# met opera face book



## ldiat (Jan 27, 2016)

hello
not to "hype" this on face book, but if one is on face book this might be of interest.

https://www.facebook.com/groups/metliveinhdfans/members/


----------



## ldiat (Jan 27, 2016)

ldiat said:


> hello
> not to "hype" this on face book, but if one is on face book this might be of interest.
> 
> https://www.facebook.com/groups/metliveinhdfans/members/


if one is not on face book might not be able to view, it is "Met Opera Live in HD Fans". it has 8000 members. something different.


----------



## Pugg (Aug 8, 2014)

One has to have Facebook first.....


----------



## ldiat (Jan 27, 2016)

Pugg said:


> One has to have Facebook first.....


yes easy to sign up e mail address and a few other. once in one can put what ever info you want


----------



## Sloe (May 9, 2014)

The problem with Facebook is that all your friends will see what you say or what you like. I find it really annoying. I want some privacy.


----------



## ldiat (Jan 27, 2016)

Sloe said:


> The problem with Facebook is that all your friends will see what you say or what you like. I find it really annoying. I want some privacy.
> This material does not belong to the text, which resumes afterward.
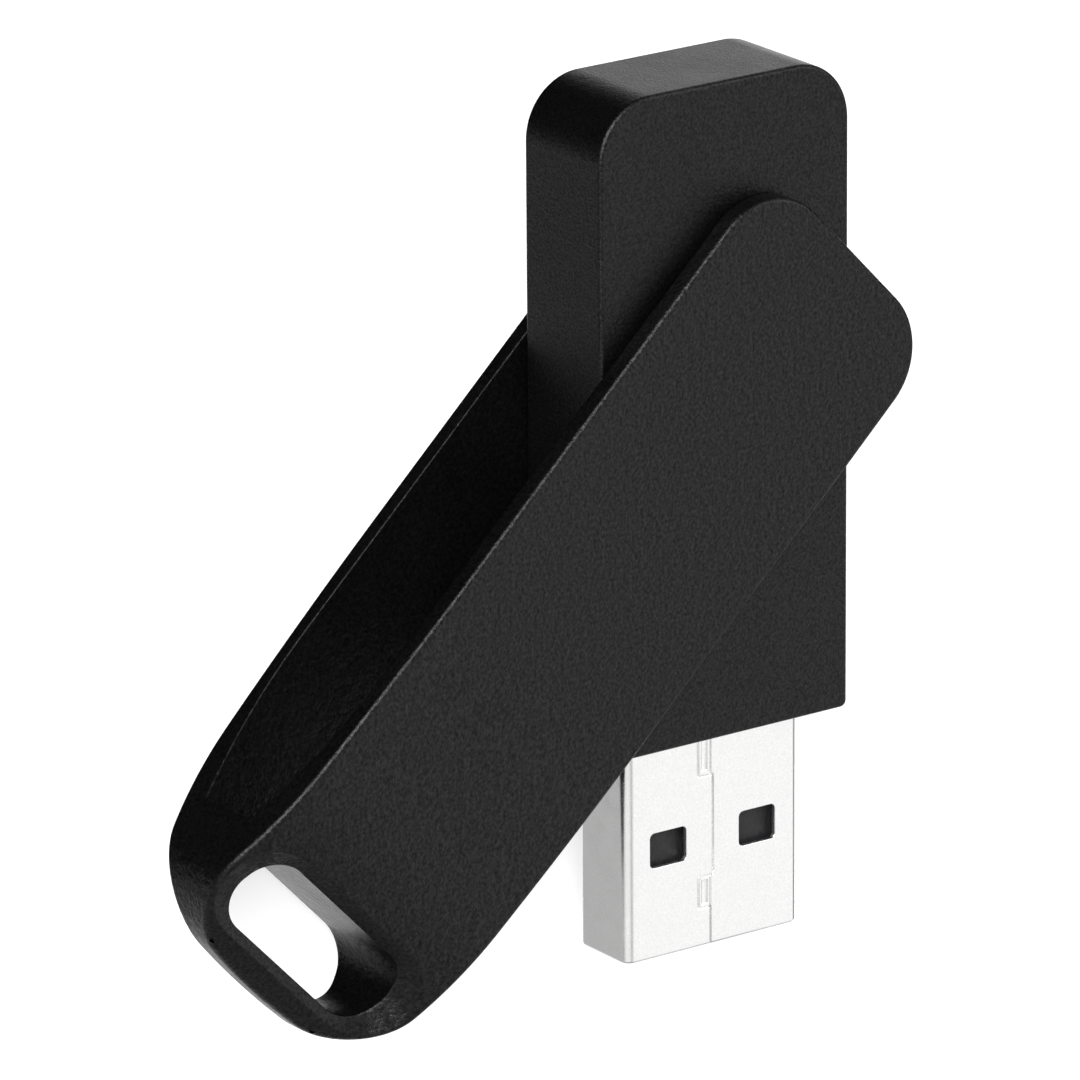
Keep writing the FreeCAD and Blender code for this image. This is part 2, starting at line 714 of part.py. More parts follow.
def make_group(label, blocks):
    """Like pieces in one node, each a solid of its own."""
    group = doc.addObject("Part::Compound", label)
    group.Label = label
    group.Links = [make_block(f"{label}_{index}", *corners) for index, corners in enumerate(blocks)]
    return group


TAIL_END = f"({PLUG_BACK} - contact_tail)"
CONTROLLER_FRONT = f"({TAIL_END} - solder_length - controller_gap)"
CONTROLLER_BACK = f"({CONTROLLER_FRONT} - controller_side)"


def on_board(x, y, length, width, height):
    """Corners of a block that stands on the board's upper face, from its front edge and its middle."""
    return ((f"{x} - {length}", f"{y} - {width} / 2", BOARD_TOP),
            (x, f"{y} + {width} / 2", f"{BOARD_TOP} + {height}"))


def make_electronics():
    """What is soldered to the board: the controller above, the memory below, and small parts."""
    make_block("controller_chip", *on_board(CONTROLLER_FRONT, "0", "controller_side", "controller_side",
                                            "controller_thickness"))
    make_block("crystal_oscillator", *on_board(f"{CONTROLLER_BACK} - 1.5", "3.0", "3.2", "2.5", "0.8"))
    spots = [(f"{CONTROLLER_BACK} - 1.2", "-1.2"), (f"{CONTROLLER_BACK} - 1.2", "-3.6"),
             (f"{CONTROLLER_BACK} - 3.2", "-1.2"), (f"{CONTROLLER_BACK} - 3.2", "-3.6"),
             (f"{CONTROLLER_FRONT} - 1", "4.8"), (f"{CONTROLLER_FRONT} - 1", "-4.8")]
    make_group("capacitors", [on_board(x, y, "1.0", "0.5", "0.5") for x, y in spots])
    spots = [(f"{CONTROLLER_FRONT} - 4", "4.8"), (f"{CONTROLLER_FRONT} - 4", "-4.8"),
             (f"{CONTROLLER_BACK} - 5.5", "-1.2"), (f"{CONTROLLER_BACK} - 5.5", "-3.6")]
    make_group("resistors", [on_board(x, y, "1.0", "0.5", "0.35") for x, y in spots])
    make_group("solder_joints", [on_board(TAIL_END, str(across), "solder_length", "1.2", "0.2")
                                 for across, _ in CONTACTS.values()])


MEMORY_MIDDLE = f"(({BOARD_BACK} + {PLUG_BACK}) / 2)"
MEMORY_TOP = f"({BOARD_UNDERSIDE} - memory_standoff)"


def make_memory():
    """The flash memory under the board and the two rows of gull-wing leads at its short ends."""
    make_block("flash_memory_chip",
               (f"{MEMORY_MIDDLE} - memory_length / 2", "-memory_width / 2",
                f"{MEMORY_TOP} - memory_thickness"),
               (f"{MEMORY_MIDDLE} + memory_length / 2", "memory_width / 2", MEMORY_TOP))
    reach = value("lead_reach")
    metal = value("lead_thickness")
    start = value("memory_length") / 2
    foot = value(BOARD_UNDERSIDE)
    root = value(f"{MEMORY_TOP} - memory_thickness / 2")
    bend = start + reach * 0.35
    profile = [(start, root), (bend, root), (bend, foot - metal), (start + reach, foot - metal),
               (start + reach, foot), (bend - metal, foot), (bend - metal, root + metal),
               (start, root + metal)]
    corners = [Vector(x, -value("lead_width") / 2, z) for x, z in profile]
    lead = Part.Face(Part.makePolygon(corners + corners[:1])).extrude(Vector(0, value("lead_width"), 0))
    count = int((value("memory_width") - 0.5) / value("lead_pitch"))
    leads = []
    for index in range(count):
        place = lead.copy()
        place.translate(Vector(0, (index - (count - 1) / 2) * value("lead_pitch"), 0))
        leads.append(place)
        leads.append(place.mirror(Vector(0, 0, 0), Vector(1, 0, 0)))
    rows = doc.addObject("Part::Feature", "flash_memory_leads")
    rows.Label = "flash_memory_leads"
    rows.Shape = Part.makeCompound(leads)
    rows.Placement = Placement(Vector(value(MEMORY_MIDDLE), 0, value(f"{CLIP_THICKNESS} / 2")), Rotation())


# ---------------------------------------------------------------- the whole drive

make_swivel_clip()
make_body_sleeve()
make_pivot(1, "upper")
make_pivot(-1, "lower")
make_end_cap()
make_plug_shell()
make_plug_insulator()
for name, (across, setback) in CONTACTS.items():
    make_contact(name, across, setback)
make_circuit_board()
make_board_carrier()
make_electronics()
make_memory()
doc.recompute()

for item in doc.Objects:
    if "Invalid" in item.State or "Error" in item.State:
        raise RuntimeError(f"{item.Label} failed: {item.State}")

inner = [link for item in doc.Objects if item.TypeId == "Part::Compound" for link in item.Links]
kinds = ("PartDesign::Body", "Part::Box", "Part::Compound", "Part::Feature")
nodes = [item for item in doc.Objects if item.TypeId in kinds and item not in inner]
for node in nodes:
    if node.Shape.isNull() or not node.Shape.isValid() or not node.Shape.Solids:
        raise RuntimeError(f"{node.Label} has no valid solid")

os.makedirs("parts", exist_ok=True)
for node in nodes:
    node.Shape.exportStep(f"parts/{node.Label}.step")
    print(f"{node.Label}: {len(node.Shape.Solids)} solid, {node.Shape.Volume:.2f} mm3")
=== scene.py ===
import math

import bmesh
import bpy
from mathutils import Matrix, Vector


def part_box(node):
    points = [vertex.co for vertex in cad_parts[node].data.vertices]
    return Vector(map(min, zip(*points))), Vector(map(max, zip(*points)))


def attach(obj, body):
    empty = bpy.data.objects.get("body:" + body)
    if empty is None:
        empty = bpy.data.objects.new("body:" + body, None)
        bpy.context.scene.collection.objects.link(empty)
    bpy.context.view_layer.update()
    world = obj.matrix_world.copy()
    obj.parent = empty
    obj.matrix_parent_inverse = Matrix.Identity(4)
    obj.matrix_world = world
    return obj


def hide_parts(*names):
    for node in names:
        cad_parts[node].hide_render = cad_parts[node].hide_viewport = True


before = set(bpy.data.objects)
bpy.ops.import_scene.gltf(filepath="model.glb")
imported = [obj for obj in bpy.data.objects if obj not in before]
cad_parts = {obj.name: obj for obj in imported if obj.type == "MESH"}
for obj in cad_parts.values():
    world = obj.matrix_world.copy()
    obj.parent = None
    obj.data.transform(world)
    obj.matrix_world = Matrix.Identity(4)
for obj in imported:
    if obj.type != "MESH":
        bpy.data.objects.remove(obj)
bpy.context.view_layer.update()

MM = 0.001


# ---- Studio: a lit white acrylic table inside a white tent, seen from above, past the rounded back.
# Soft bright cards and two black ones stand round it, each placed for the faces that mirror it.

def srgb(code, strength=1.0):
    """A colour written #rrggbb as linear light."""
    parts = [int(code[i:i + 2], 16) / 255 for i in (1, 3, 5)]
    linear = [(p / 12.92 if p <= 0.04045 else ((p + 0.055) / 1.055) ** 2.4) for p in parts]
    return (*[p * strength for p in linear], 1.0)


def add(tree, kind, links=None, **settings):
    """A node with its settings and the sockets or values that feed it."""
    made = tree.nodes.new(kind)
    for name, value in settings.items():
        setattr(made, name, value)
    for name, source in (links or {}).items():
        if isinstance(source, bpy.types.NodeSocket):
            tree.links.new(source, made.inputs[name])
        else:
            made.inputs[name].default_value = source
    return made


def new_material(name):
    """An empty material and its node tree."""
    material = bpy.data.materials.new(name)
    material.use_nodes = True
    material.node_tree.nodes.clear()
    return material, material.node_tree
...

yes i agree its just something i joined. one can have no friends and just view the site. there is a mozart group and a Marie callas group i joined. i view some with no friends. if someone requests one can decline.


----------



## Pugg (Aug 8, 2014)

ldiat said:


> yes i agree its just something i joined. one can have no friends and just view the site. there is a mozart group and a Marie callas group i joined. i view some with no friends. if someone requests one can decline.


I had one in recent year,s until my pictures where stolen and used on a chat site , never again.


----------



## ldiat (Jan 27, 2016)

Pugg said:


> I had one in recent year,s until my pictures where stolen and used on a chat site , never again.


wow! sorry, "they" say log out after each session so one can not be "hacked". i do. plus i change my pass word often


----------



## Pugg (Aug 8, 2014)

ldiat said:


> wow! sorry, "they" say log out after each session so one can not be "hacked". i do. plus i change my pass word often


I always did but I've learned the hard way.


----------